Any answers , please? or any solution?

Guest
Alaric says:
6 June 2012

It was obvious when BA announced the outsourcing of BA Miles to Avios points that the IAG (BA) management had grown bored of BA miles as a marketing ploy. Having experienced these types of hand-offs before it is no surprise to see the real value of the residual points to be diluted.

The bad news for BA is that I always punish such management duplicity by withdrawing my custom by demoting BA in the list of vendors. In my case it will cost BA a great deal more than they save with this cost cutting measure and their competitors will gain. My gold card business can easily go elsewhere on most flights. I’ve seen this from hotel chains in the past and they lost as a consequence.

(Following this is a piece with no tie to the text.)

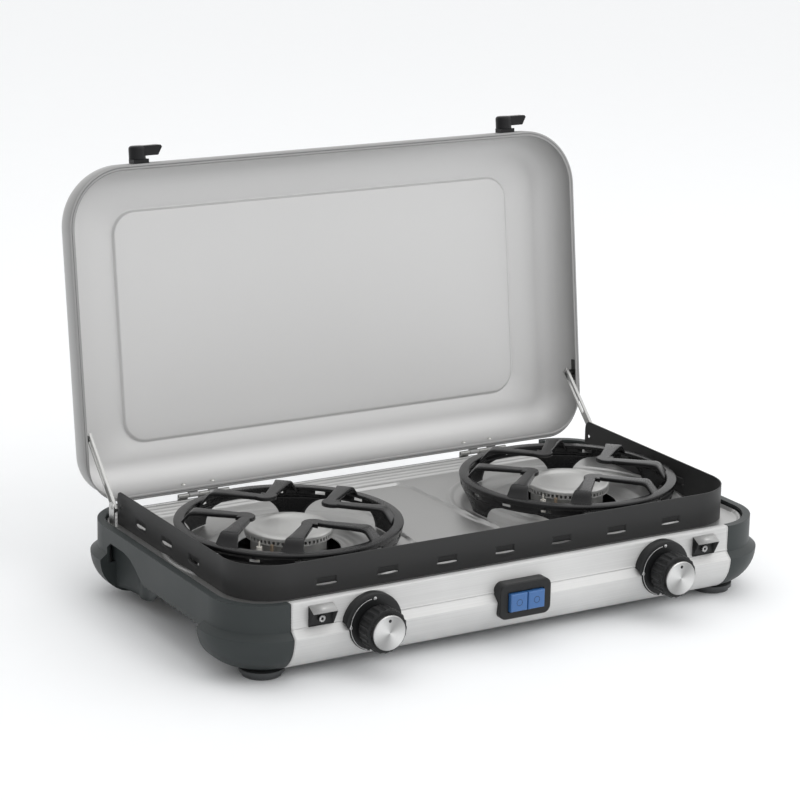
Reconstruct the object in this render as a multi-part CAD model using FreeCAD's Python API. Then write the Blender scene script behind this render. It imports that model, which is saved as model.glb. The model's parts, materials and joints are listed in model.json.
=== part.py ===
"""Two-burner camping stove with a hinged lid, drawn open.

The model is drawn with x across, y back from the front face and z upward.
place() then moves every piece so that the origin is on the ground, under the
middle of the open stove.
"""
import os

import FreeCAD, Part
from math import atan2, cos, degrees, pi, radians, sin

V = FreeCAD.Vector
X, Y, Z = V(1, 0, 0), V(0, 1, 0), V(0, 0, 1)
SIDES = (("left", -1), ("right", 1))

# ---- driving dimensions, millimetres ------------------------------------------
GAP = 0.3                   # running gap between pieces that move past each other
GROUND_Z = 6.5              # height of the ground in this drawing
REAR_Y = 334.0              # the upper front face is y = 0
BODY_HALF = 294.5           # half the width over the plastic ends
CORNER_R = 54.0             # plan radius of the body's corners
STEEL_HALF = 240.2          # half the width of the steel front
LEDGE_Z = 82.3              # top edge of the body, which the lid closes on
CREASE_TOP_Z, BELLY_Z = 56.0, 50.5
BELLY_OUT = 7.0             # how far the lower body stands out past the upper
BELLY_R = 36.5              # radius of the curve that turns under
FLOOR_Z = BELLY_Z - BELLY_R     # underside of the body
SIDE_EDGE_Z = 48.0          # lower edge of the straight side walls
BELLY_RUN = 10.0            # length of belly along the side past each corner
CAP_T, STEEL_T = 2.5, 1.0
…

Business managers will continue these games for as long as the bulk of consumers and business customer continue to let them get away with it.

Guest
Gill says:
12 June 2012

In the past I’ve used airmiles for short domestic ( and therefore relatively expensive ) flights – eg to Outer Hebrides or Orkney or Shetland – all from Glasgow.
Since Avios took over I haven’t looked at the situation closely, because I haven’t needed domestic flights recently; but I did notice how difficult it was , on the Avios site, to get info about such flights.

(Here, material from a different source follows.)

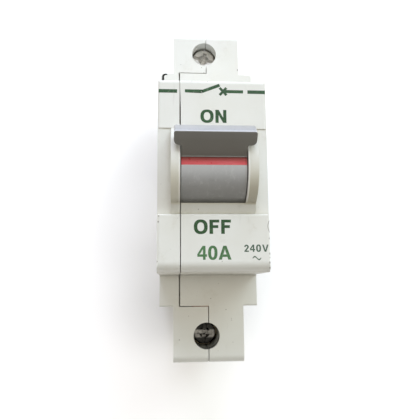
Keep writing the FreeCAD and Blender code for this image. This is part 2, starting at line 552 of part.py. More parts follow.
# ---- magnetic and thermal trip ---------------------------------------------------------
def coil_winding():
    turns = coil((0, 0, 0), (0, 0, 1), COIL_R, COIL_WIRE, COIL_PITCH, COIL_TURNS)
    turns.Placement = FreeCAD.Placement(V(COIL_X, COIL_FRONT_Y, COIL_Z), FreeCAD.Rotation(V(1, 0, 0), -90))
    back_y = COIL_FRONT_Y + COIL_PITCH * COIL_TURNS
    down = cyl_z(LEAD_X, COIL_FRONT_Y, COIL_WIRE, (-5.0, COIL_Z))
    up = cyl_z(LEAD_X, back_y, COIL_WIRE, (COIL_Z, 23.2))
    joints = [Part.makeSphere(COIL_WIRE, V(LEAD_X, y, COIL_Z)) for y in (COIL_FRONT_Y, back_y)]
    return turns.fuse([down, up] + joints).removeSplitter()


def coil_bobbin():
    y = (-19.5, -4.5)
    body = cyl_y(COIL_X, COIL_Z, COIL_R - COIL_WIRE - 0.1, y)
    flanges = [cyl_y(COIL_X, COIL_Z, 4.6, (y[0], y[0] + 0.6)), cyl_y(COIL_X, COIL_Z, 6.2, (y[1] - 1.4, y[1]))]
    return body.fuse(flanges).cut(cyl_y(COIL_X, COIL_Z, 3.0, (-30, 0))).removeSplitter()


def magnet_yoke():
    x = (COIL_X - 5.2, COIL_X + 3.9)
    front = box(x, (-21.0, -19.5), (2.6, 17.0))
    top = box(x, (-21.0, -3.0), (15.5, 17.0))
    rear = box(x, (-4.5, -3.0), (2.6, 17.0))
    body = front.fuse([top, rear]).cut(cyl_y(COIL_X, COIL_Z, 1.3, (-25, -19)))
    return body.removeSplitter()


def fixed_core():
    return cyl_y(COIL_X, COIL_Z, 2.95, (-19.5, -13.6)).cut(cyl_y(COIL_X, COIL_Z, 1.0, (-20, -13)))


def plunger():
    return cyl_y(COIL_X, COIL_Z, 2.9, (-10.8, -4.9))


def pusher_pin():
    return cyl_y(COIL_X, COIL_Z, 0.85, (-22.8, -10.8))


def plunger_spring():
    turns = coil((0, 0, 0), (0, 0, 1), 1.75, 0.25, 0.72, 3.0)
    turns.Placement = FreeCAD.Placement(V(COIL_X, -13.3, COIL_Z), FreeCAD.Rotation(V(1, 0, 0), -90))
    return turns


def bimetal_strip():
    return plate_xz([(-5.0, -20.6), (1.0, -20.6), (1.0, 7.0, 0.8), (-5.0, 7.0, 0.8)], BIMETAL_Y)


def load_strip():
    """Strip from the lower terminal round to the foot of the bimetal, with the calibration screw's lug."""
    path = [(-12.5, LOAD_Z), (-37.6, LOAD_Z), (-37.6, -17.4), (-43.9, -17.4), (-43.9, -20.6)]
    run = strip(path, 1.2, (-4.3, 2.3))
    return run.cut(cyl_z(-1.0, -40.8, 1.0, (-20, -15)))


def calibration_screw():
    shank = cyl_z(-1.0, -40.8, 1.0, (-19.6, -14.6))
    head = cyl_z(-1.0, -40.8, 1.7, (-20.4, -19.0))
    slot = box((-3, 1), (-41.1, -40.5), (-20.6, -19.8))
    return shank.fuse(head).cut(slot).removeSplitter()


# ---- fixed contact and arc chamber -----------------------------------------------------
def fixed_contact_strip():
    """Strip under the fixed contact that runs on as the rear arc runner."""
    path = [(-20.55, -3.6), (-20.55, -12.0), (-9.4, -13.6), (-8.0, -15.5), (-8.0, -28.2)]
    return strip(path, 1.3, (-2.0, 6.9))


def fixed_contact_tip():
    return plate_yz([(-21.2, -10.9), (-21.2, -7.1), (-22.15, -7.4, 0.3), (-22.15, -10.6, 0.3)], (-0.6, 2.5))


def front_arc_runner():
    return strip([(-31.5, -13.2), (-34.4, -14.6), (-34.4, -28.4)], 1.0, (-3.0, 5.0), 1.2)


def arc_plates():
    """Stack of steel splitter plates, each with a notch that draws the arc in."""
    middle = sum(PLATE_X) / 2
    outline = [
        (PLATE_X[0], PLATE_Z[0], 0.4), (PLATE_X[1], PLATE_Z[0], 0.4), (PLATE_X[1], PLATE_Z[1], 0.4),
        (middle + 3.2, PLATE_Z[1], 0.6), (middle + 0.7, PLATE_Z[1] - 6.5, 0.5),
        (middle - 0.7, PLATE_Z[1] - 6.5, 0.5), (middle - 3.2, PLATE_Z[1], 0.6),
        (PLATE_X[0], PLATE_Z[1], 0.4),
    ]
    starts = [PLATE_FIRST_Y + PLATE_PITCH * i for i in range(PLATE_COUNT)]
    return Part.makeCompound([plate_xz(outline, (y, y + PLATE_T)) for y in starts])


def arc_side(x):
    """Fibre side wall of the arc chamber, slotted for the plates' edges."""
    return plate_yz([(-33.2, -28.6, 0.3), (-9.2, -28.6, 0.3), (-9.2, -14.8, 0.3), (-33.2, -14.8, 0.3)], x)


def line_strip():
    """Strip from the upper terminal down to the coil's rear lead."""
    outline = [(-4.5, 19.6, 0.5), (6.9, 19.6, 0.5), (6.9, TOP_STEP_Z + 2.3, 0.5),
               (3.6, TOP_STEP_Z + 3.1, 0.5), (3.6, TOP_END_Z - 1.6, 0.5), (-4.5, TOP_END_Z - 1.6, 0.5)]
    return plate_xz(outline, (BOX_Y[1], BOX_Y[1] + 1.2))


# ---- terminals -------------------------------------------------------------------------
def terminal_box(hole_z, span):
    """Rectangular brass tunnel, tapped in front for the clamping screw."""
    body = plate_xy(block_outline(BOX_X, BOX_Y, 0.8), span)
    tunnel = plate_xy(block_outline(TUNNEL_X, TUNNEL_Y, 0.6), (span[0] - 1, span[1] + 1))
    return body.cut([tunnel, cyl_y(HOLE_X, hole_z, SCREW_R + 0.04, (BOX_Y[0] - 1, TUNNEL_Y[0] + 1))])


def clamp_plate(hole_z, span, advance):
    """Pressure plate on the screw's tip; it slides in the tunnel without turning."""
    y = TUNNEL_Y[0] + advance
    x = (TUNNEL_X[0] + 0.25, TUNNEL_X[1] - 0.25)
    middle, half = (x[0] + x[1]) / 2, (x[1] - x[0]) / 2
    plate = plate_xz(block_outline(x, (hole_z - span, hole_z + span), 0.6), (y + 0.25, y + CLAMP_T))
    ribs = [box((middle - half + 0.6, middle + half - 0.6), (y + CLAMP_T - 0.05, y + CLAMP_T + 0.3),
                (hole_z + s - 0.25, hole_z + s + 0.25)) for s in (-2.0, 0.0, 2.0)]
    return plate.fuse(ribs).removeSplitter()


def terminal_screw(hole_z, advance, slot_angle):
    """Combination-slot cheese-head screw whose tip bears on the clamp plate."""
    front = SCREW_FRONT_Y + advance
    under = front + SCREW_HEAD_T
    tip = TUNNEL_Y[0] + advance + 0.2
    head = cyl_y(HOLE_X, hole_z, SCREW_HEAD_R, (front, under))
    rim = [e for e in head.Edges if max(abs(e.BoundBox.YMin - front), abs(e.BoundBox.YMax - front)) < 1e-6]
    head = head.makeFillet(0.45, rim)
    neck = cyl_y(HOLE_X, hole_z, SCREW_R - 0.45, (under, under + 0.8))
    shank = cyl_y(HOLE_X, hole_z, SCREW_R, (under + 0.8, tip))
    slot = box((HOLE_X - 4, HOLE_X + 4), (front - 1, front + 1.3), (hole_z - 0.5, hole_z + 0.5))
    cross = box((HOLE_X - 0.55, HOLE_X + 0.55), (front - 1, front + 1.7), (hole_z - 2.0, hole_z + 2.0))
    well = Part.makeCone(1.5, 0.5, 1.9, V(HOLE_X, front, hole_z), V(0, 1, 0))
    body = head.fuse([neck, shank]).cut([slot, cross, well]).removeSplitter()
    body.rotate(V(HOLE_X, 0, hole_z), V(0, 1, 0), slot_angle)
    return body


# ---- assembly --------------------------------------------------------------------------
def all_parts():
    case = whole_case()
    return {
        "left_cover": case.common(left_region()),
        "right_base": case.common(right_region()),
        "housing_rivets": rivets(),
        "rail_clip": rail_clip(),
        "toggle": toggle(),
        "toggle_indicator": toggle_indicator(),
        "toggle_pin": toggle_pin(),
        "toggle_spring": toggle_spring(),
        "drive_link": drive_link(),
        "contact_carrier": contact_carrier(),
        "carrier_pin": carrier_pin(),
        "moving_contact_arm": moving_contact_arm(),
        "moving_contact_tip": moving_contact_tip(),
        "contact_spring": contact_spring(),
        "latch_lever": latch_lever(),
        "latch_pin": latch_pin(),
        "trip_lever": trip_lever(),
        "flexible_braid": flexible_braid(),
        "coil_winding": coil_winding(),
        "coil_bobbin": coil_bobbin(),
        "magnet_yoke": magnet_yoke(),
        "fixed_core": fixed_core(),
        "plunger": plunger(),
        "pusher_pin": pusher_pin(),
        "plunger_spring": plunger_spring(),
        "bimetal_strip": bimetal_strip(),
        "load_strip": load_strip(),
        "calibration_screw": calibration_screw(),
        "fixed_contact_strip": fixed_contact_strip(),
        "fixed_contact_tip": fixed_contact_tip(),
        "front_arc_runner": front_arc_runner(),
        "arc_splitter_plates": arc_plates(),
        "arc_side_left": arc_side((PLATE_X[0] - 0.9, PLATE_X[0] - 0.1)),
        "arc_side_right": arc_side((PLATE_X[1] + 0.1, PLATE_X[1] + 0.9)),
        "line_strip": line_strip(),
        "top_terminal_box": terminal_box(TOP_HOLE_Z, TOP_BOX_Z),
        "top_clamp_plate": clamp_plate(TOP_HOLE_Z, 3.5, 0.0),
        "top_terminal_screw": terminal_screw(TOP_HOLE_Z, 0.0, 14.0),
        "bottom_terminal_box": terminal_box(BOTTOM_HOLE_Z, BOTTOM_BOX_Z),
        "bottom_clamp_plate": clamp_plate(BOTTOM_HOLE_Z, 4.2, SCREW_TRAVEL),
        "bottom_terminal_screw": terminal_screw(BOTTOM_HOLE_Z, SCREW_TRAVEL, 96.0),
    }


def main():
    os.makedirs("parts", exist_ok=True)
    for name, shape in all_parts().items():
        solids = shape.Solids
        ok = all(s.isValid() and s.Volume > 0 for s in solids)
        volume = sum(s.Volume for s in solids)
        print(f"{name}: {len(solids)} solid(s), {volume:.1f} mm3{'' if ok else ' INVALID'}")
        shape.exportStep(f"parts/{name}.step")


main()
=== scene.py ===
"""Looks of a rail-mounted circuit breaker: materials, print, wear, camera and studio.

Lengths named in the tables below are in millimetres; MM turns them into the CAD frame's metres.
X is across the breaker, Y runs from front to back and Z is up.
"""
import math

import bpy
from mathutils import Euler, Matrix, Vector


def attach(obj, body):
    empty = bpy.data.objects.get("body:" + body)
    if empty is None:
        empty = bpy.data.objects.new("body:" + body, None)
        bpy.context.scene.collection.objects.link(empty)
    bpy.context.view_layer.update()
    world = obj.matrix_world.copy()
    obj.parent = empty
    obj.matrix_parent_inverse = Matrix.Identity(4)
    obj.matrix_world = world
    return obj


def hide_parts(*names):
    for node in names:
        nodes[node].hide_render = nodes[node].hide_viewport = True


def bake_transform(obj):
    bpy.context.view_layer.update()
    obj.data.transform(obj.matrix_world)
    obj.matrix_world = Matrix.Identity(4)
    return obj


MM = 0.001
FACE_Y = -60.5          # front face of the nose
SHOULDER_Y = -40.5      # front face of the terminal blocks
BOARD_Y = 5.8           # board that the breaker lies against
CHIPS = [               # nicks and dirt on the nose: across, up and radius
    (12.6, -15.0, 0.30), (12.6, -18.4, 0.34), (12.6, -19.3, 0.22), (12.5, -20.4, 0.36),
    (12.5, -21.6, 0.25), (-12.3, -9.9, 0.22), (-12.4, -11.2, 0.28), (-12.65, -20.0, 0.25),
    (-4.73, 22.2, 0.22), (-1.04, 22.25, 0.20), (1.74, -20.1, 0.14),
]
BLOCK_DOTS = [(-1.3, 35.3, 0.16), (8.95, 34.8, 0.30)]     # dark dots on the upper terminal block
SCRAPE_X, SCRAPE_Z, SCRAPE_R = 14.65, -12.3, 2.4          # curved scrape at the right of the nose
HOLE_X, BOTTOM_HOLE_Z, HOLE_R = -0.55, -38.1, 3.37        # lower screw hole
BEZEL_Z = (-7.4, 6)     # height of the painted highlight lines on the bezel's inner lips
TIP_Z = 6.65            # lower edge of the lever's tip
LEVER_FRONT_Y = -69.9   # foremost point of the lever
LEVER_SLOPE = 1.024     # fall of the lever's underside towards the drum

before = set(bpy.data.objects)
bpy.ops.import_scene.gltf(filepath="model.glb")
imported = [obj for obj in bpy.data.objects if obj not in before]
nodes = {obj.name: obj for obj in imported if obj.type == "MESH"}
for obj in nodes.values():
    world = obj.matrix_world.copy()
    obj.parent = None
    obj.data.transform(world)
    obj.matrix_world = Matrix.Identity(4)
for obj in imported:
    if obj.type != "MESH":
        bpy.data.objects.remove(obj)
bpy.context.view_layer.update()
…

Paying a small amount is not a major issue – when I first used Airmiles I had to pay some sort of tax, I remember; it’s only recently that money didn’t come into the equation. But I want to fly where I want to fly – which is not necessarily where Avios is prepared to take me. So I will now investigate more closely and if Avios are not giving me the benefits for which I joined airmiles, I too, like others, will be walking away.

Profile photo of Samjames
Guest

Who cares how many loyalty points we have with BA? When you try and convert them to free flights or points plus money flights there is virtually nothing available. It’s just a silly con.

Guest
David Bekham says:
9 September 2016

We are now boycotting the organizations that offer Air Miles. Perhaps a Class Action lawsuit would force Air Miles to do the right thing?